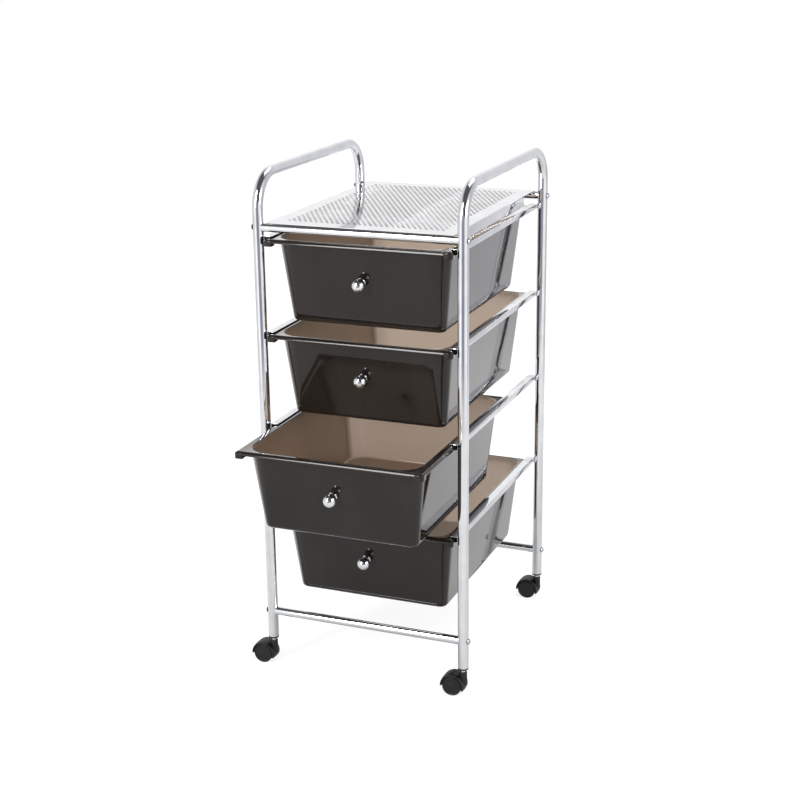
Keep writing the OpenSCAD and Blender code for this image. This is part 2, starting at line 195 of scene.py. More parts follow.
def blended(tree: Nodes, share: Socket, a: object, b: object) -> Socket:
    """Mixes two colours, given as linear values or sockets."""
    return add_node(tree, "ShaderNodeMix", {0: share, 6: a, 7: b}, data_type="RGBA").outputs[2]


def mixed(tree: Nodes, share: Socket, a: Socket, b: Socket) -> Socket:
    """Mixes two shaders."""
    return add_node(tree, "ShaderNodeMixShader", {0: share, 1: a, 2: b}).outputs[0]


def summed(tree: Nodes, a: Socket, b: Socket) -> Socket:
    """Adds two shaders."""
    return add_node(tree, "ShaderNodeAddShader", {0: a, 1: b}).outputs[0]


def worked(tree: Nodes, operation: str, a: object, b: object = 0.0) -> Socket:
    """Calculates with numbers."""
    return add_node(tree, "ShaderNodeMath", {0: a, 1: b}, operation=operation).outputs[0]


def measured(tree: Nodes, operation: str, a: Socket, b: Triple = (0, 0, 0)) -> Socket:
    """Calculates a number from vectors."""
    made = add_node(tree, "ShaderNodeVectorMath", {0: a, 1: b}, operation=operation)
    return made.outputs["Value"]


# ---------------------------------------------------------------- shapes


def box_of(node: str) -> Box:
    """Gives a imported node's lowest corner, highest corner and middle, in metres."""
    low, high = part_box(node)
    return low, high, (low + high) / 2


def arc(centre: Pair, radius: float, first: float, last: float, steps: int) -> list[Pair]:
    """Gives points along an arc.

    Args:
        centre: Its centre.
        radius: Its radius.
        first: Angle of the first point, in degrees.
        last: Angle of the last point, in degrees.
        steps: How many pieces it is cut into.

    Returns:
        The points, one more than the steps.
    """
    turns = [math.radians(first + (last - first) * k / steps) for k in range(steps + 1)]
    return [(centre[0] + radius * math.cos(a), centre[1] + radius * math.sin(a)) for a in turns]


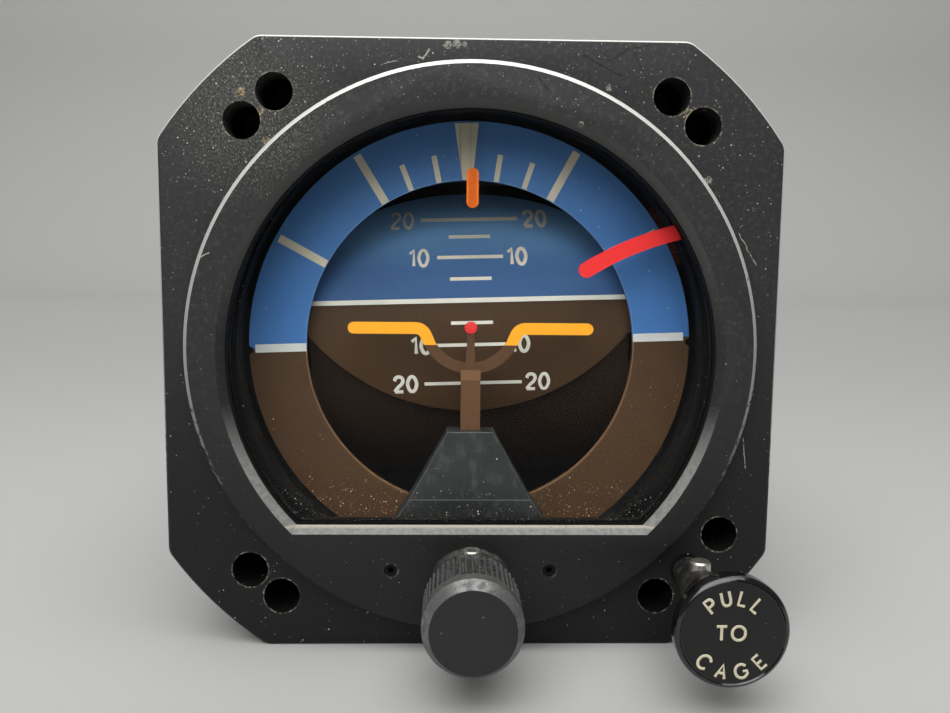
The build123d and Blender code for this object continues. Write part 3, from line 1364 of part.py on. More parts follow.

────────

> _Work to do_
Copy out every line of the data that includes the word "this".

> _The output_
Keep writing the OpenSCAD and Blender code for this image. This is part 2, starting at line 195 of scene.py. More parts follow.
The build123d and Blender code for this object continues. Write part 3, from line 1364 of part.py on. More parts follow.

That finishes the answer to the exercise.